● DIRECTIONS:
Please repeat, exactly and with nothing added, the lines running from the line that contains "Write part 2" to the line that contains "before = set(bpy.data.objects)", both lines included.

● SUPPLIED INFORMATION:
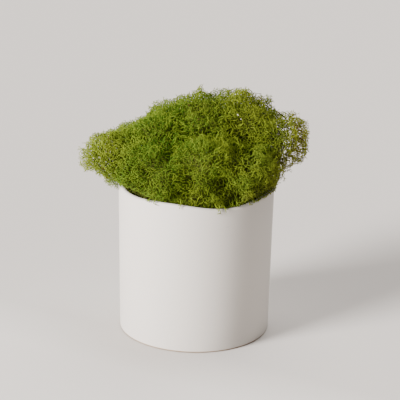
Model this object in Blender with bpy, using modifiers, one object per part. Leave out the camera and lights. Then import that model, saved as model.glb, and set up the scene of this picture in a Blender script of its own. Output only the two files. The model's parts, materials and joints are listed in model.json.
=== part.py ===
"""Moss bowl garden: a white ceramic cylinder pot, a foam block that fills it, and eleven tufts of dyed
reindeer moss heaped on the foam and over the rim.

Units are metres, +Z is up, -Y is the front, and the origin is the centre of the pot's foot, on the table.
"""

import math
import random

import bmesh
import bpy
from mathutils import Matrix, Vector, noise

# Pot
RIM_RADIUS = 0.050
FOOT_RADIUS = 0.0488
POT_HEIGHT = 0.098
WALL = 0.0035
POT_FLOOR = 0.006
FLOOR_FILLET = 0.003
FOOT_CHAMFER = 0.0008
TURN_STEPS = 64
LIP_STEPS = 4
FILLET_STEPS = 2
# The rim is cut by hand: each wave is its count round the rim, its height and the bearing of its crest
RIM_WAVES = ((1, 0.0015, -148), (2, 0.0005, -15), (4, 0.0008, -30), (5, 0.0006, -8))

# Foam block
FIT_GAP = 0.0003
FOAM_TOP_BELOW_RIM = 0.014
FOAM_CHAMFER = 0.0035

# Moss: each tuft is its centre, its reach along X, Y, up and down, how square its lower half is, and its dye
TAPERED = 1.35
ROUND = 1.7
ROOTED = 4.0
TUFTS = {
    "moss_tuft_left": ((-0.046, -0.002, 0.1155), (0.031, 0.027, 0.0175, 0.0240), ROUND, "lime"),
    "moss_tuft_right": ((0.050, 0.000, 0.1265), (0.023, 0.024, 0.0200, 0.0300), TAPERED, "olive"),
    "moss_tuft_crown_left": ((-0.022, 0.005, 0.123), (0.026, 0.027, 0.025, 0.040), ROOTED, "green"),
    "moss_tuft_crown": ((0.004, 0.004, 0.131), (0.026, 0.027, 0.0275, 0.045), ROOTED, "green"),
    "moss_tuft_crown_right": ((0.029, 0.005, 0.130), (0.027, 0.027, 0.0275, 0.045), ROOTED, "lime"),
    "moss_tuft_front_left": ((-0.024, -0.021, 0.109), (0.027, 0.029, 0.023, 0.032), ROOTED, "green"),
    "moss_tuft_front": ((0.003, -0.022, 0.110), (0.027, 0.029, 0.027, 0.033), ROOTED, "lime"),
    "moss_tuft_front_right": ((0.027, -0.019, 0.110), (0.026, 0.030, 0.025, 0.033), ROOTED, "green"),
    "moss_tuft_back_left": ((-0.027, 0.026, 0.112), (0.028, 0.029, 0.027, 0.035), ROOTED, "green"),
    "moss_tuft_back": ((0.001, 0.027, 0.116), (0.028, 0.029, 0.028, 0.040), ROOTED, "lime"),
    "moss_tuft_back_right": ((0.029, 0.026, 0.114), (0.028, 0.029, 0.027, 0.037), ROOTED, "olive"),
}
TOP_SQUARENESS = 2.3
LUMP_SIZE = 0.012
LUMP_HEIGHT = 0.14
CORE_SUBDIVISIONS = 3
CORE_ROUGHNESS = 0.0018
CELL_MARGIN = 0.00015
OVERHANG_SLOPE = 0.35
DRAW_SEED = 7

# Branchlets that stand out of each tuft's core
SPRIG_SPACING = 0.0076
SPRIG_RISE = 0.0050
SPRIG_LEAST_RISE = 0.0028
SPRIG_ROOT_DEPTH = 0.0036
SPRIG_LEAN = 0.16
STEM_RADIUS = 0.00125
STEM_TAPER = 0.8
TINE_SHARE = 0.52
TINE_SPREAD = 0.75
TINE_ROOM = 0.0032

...

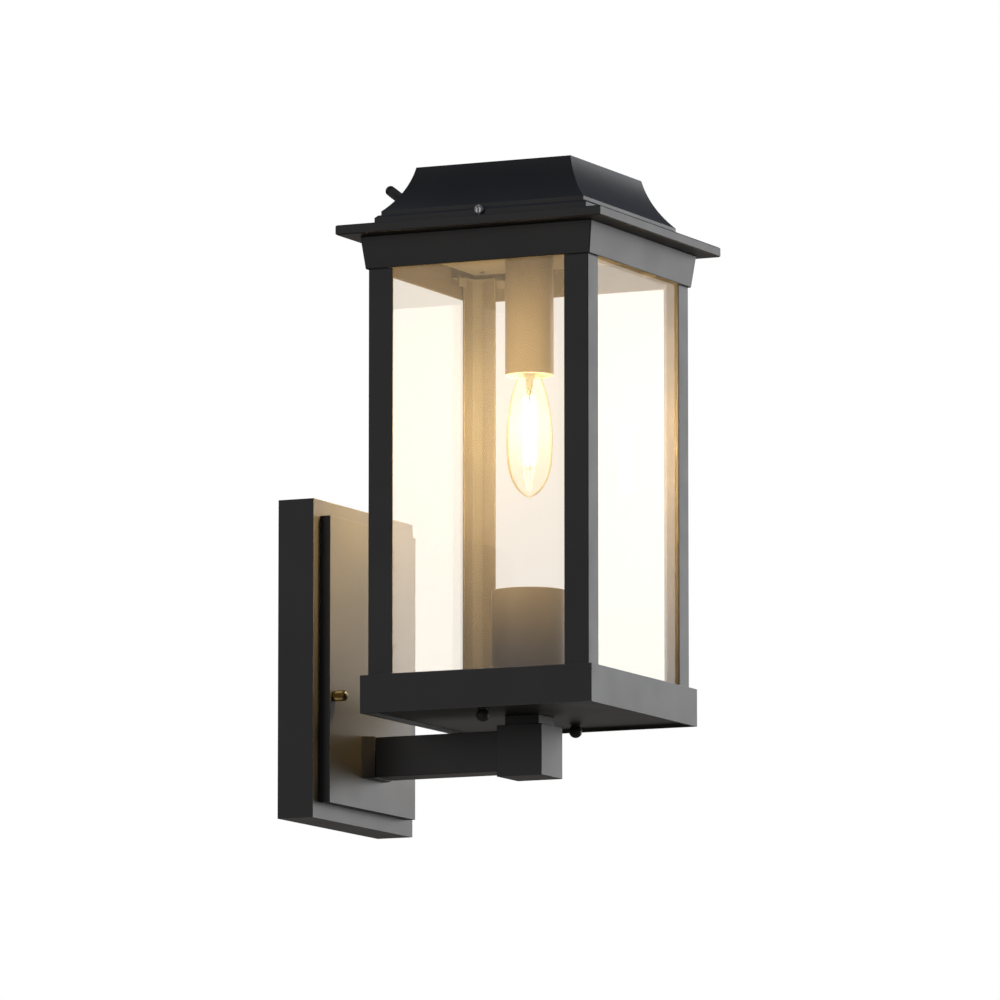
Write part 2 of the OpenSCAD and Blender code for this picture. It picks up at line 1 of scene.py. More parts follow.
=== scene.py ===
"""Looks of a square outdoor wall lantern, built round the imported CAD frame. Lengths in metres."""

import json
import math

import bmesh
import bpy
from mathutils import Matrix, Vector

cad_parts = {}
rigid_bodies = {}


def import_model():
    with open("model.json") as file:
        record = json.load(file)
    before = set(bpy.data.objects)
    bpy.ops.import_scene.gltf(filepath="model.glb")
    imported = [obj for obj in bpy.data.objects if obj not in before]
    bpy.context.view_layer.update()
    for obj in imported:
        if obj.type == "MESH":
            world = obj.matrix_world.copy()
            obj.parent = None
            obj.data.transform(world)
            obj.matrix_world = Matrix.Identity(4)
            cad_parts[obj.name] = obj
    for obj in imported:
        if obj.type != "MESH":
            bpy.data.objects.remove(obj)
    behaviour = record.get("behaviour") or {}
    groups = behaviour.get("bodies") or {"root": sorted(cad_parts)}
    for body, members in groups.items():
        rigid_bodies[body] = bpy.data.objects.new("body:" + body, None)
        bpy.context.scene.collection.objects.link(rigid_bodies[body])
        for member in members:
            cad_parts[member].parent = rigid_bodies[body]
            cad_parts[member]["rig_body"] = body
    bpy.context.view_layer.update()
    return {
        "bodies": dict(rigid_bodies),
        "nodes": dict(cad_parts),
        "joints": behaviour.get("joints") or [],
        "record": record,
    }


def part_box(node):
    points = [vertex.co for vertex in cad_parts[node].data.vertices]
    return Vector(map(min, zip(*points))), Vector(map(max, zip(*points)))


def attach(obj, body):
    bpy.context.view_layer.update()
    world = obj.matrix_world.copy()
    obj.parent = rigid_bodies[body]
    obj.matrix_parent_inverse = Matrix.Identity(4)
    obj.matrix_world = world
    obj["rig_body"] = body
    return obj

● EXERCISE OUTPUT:
Write part 2 of the OpenSCAD and Blender code for this picture. It picks up at line 1 of scene.py. More parts follow.
=== scene.py ===
"""Looks of a square outdoor wall lantern, built round the imported CAD frame. Lengths in metres."""

import json
import math

import bmesh
import bpy
from mathutils import Matrix, Vector

cad_parts = {}
rigid_bodies = {}


def import_model():
    with open("model.json") as file:
        record = json.load(file)
    before = set(bpy.data.objects)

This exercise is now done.